I’m stating the obvious here but local is going to be big in the next few years. Google signaled this when they moved Marissa Mayer (@marissamayer) over to the local team. They’ve launched a ton of local products (10-pack a while back, Google Places, Street View, etc.). But what they don’t have is a local sales force. Yes, having folks running around strip malls selling services seems pretty incongruous for a company that prides itself on self-service (e.g. AdWords), but to win in local you need to have the biggest and best sales force you can. All the local players from ReachLocal to Groupon to Yelp to Verizon have gotten good at cost-effective local selling. Some of them (e.g. Verizon, ValPak, etc.) have been doing this for a long time and have huge installed customer bases. Local businesses still buy primarily from people. With local ad dollars moving online, there is simply a scale race going on in local sales forces.
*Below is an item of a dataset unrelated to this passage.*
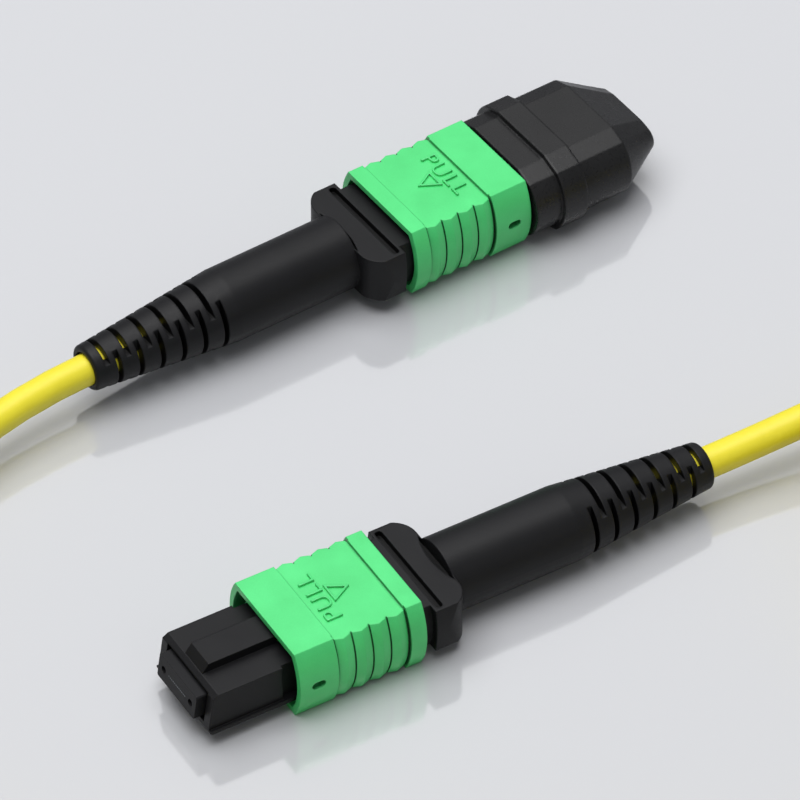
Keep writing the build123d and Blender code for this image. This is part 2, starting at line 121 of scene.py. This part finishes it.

Google can arguably afford to make this work much better than anyone else because they are masters of systems, efficiency, and already have a lot of experience doing this with AdWords (Google has a huge sales team for AdWords which few people actually know about). All they need to do is give those sales reps multiple products in their bags to sell, and they’ll become very profitable quickly because most of those products are annuity products. That’s how the yellow pages became so successful so many years ago. In the grand scheme of things, having 2,000 local sales reps (to pick a random number) isn’t that scary when you already have more than 20,000 employees. The trick will be to graduate your customers over time to more self-service products and reduce customer service costs. I’ve never talked to a merchant who uses Groupon, but I’m guessing it’s pretty low-touch by now. That’s the beauty of coupons. You don’t need to integrate into people POS systems, give them printers to print orders, etc. You print a coupon that they can bar code scan and let them worry about it. It works even better because of the likely high breakage (e.g. purchased coupons that never get redeemed). It’s the health club model extended to everyone.


Advertising Distribution

Keep in mind that a huge part of Groupon’s expense budget is display advertising. We all know about Groupon primarily from their flood of advertising around the web. Google has a massive display network and can get incredible breadth, localization and cost optimization by putting them into this stream.

AdSense – The Hidden Weapon
Many times people forget one of Google’s secret weapons – AdSense. It’s been a fascinating and untalked about product for a while. I think it contributes to about 5 billion in revenue a year. What is more important though is that it’s installed on more than a million websites. AdSense has evolved to allow display ads (banners), which are now a big part of Google’s business and could easily be extended to allow affiliate-based Groupon ads. As content monetization heats up in the next few years, affiliate fees will become a viable complement to traditional CPM offerings. Google already has GAN (Google Affiliate Network), and now will have one of the biggest affiliate merchants in the world to offer as another AdSense service (e.g. if I own a blog let Google put Groupon ads on my site and pay me if someone clicks on it and purchases). I wrote a lot about this in another blog on real-time advertising and the future of content monetization. To go all the way back to the beginning, I think Google already has the breakout scale in “being installed” on content sites. With more products (text ads, display, affiliate ads), this will only increase their distribution further as they offer different effective CPM products to various sites.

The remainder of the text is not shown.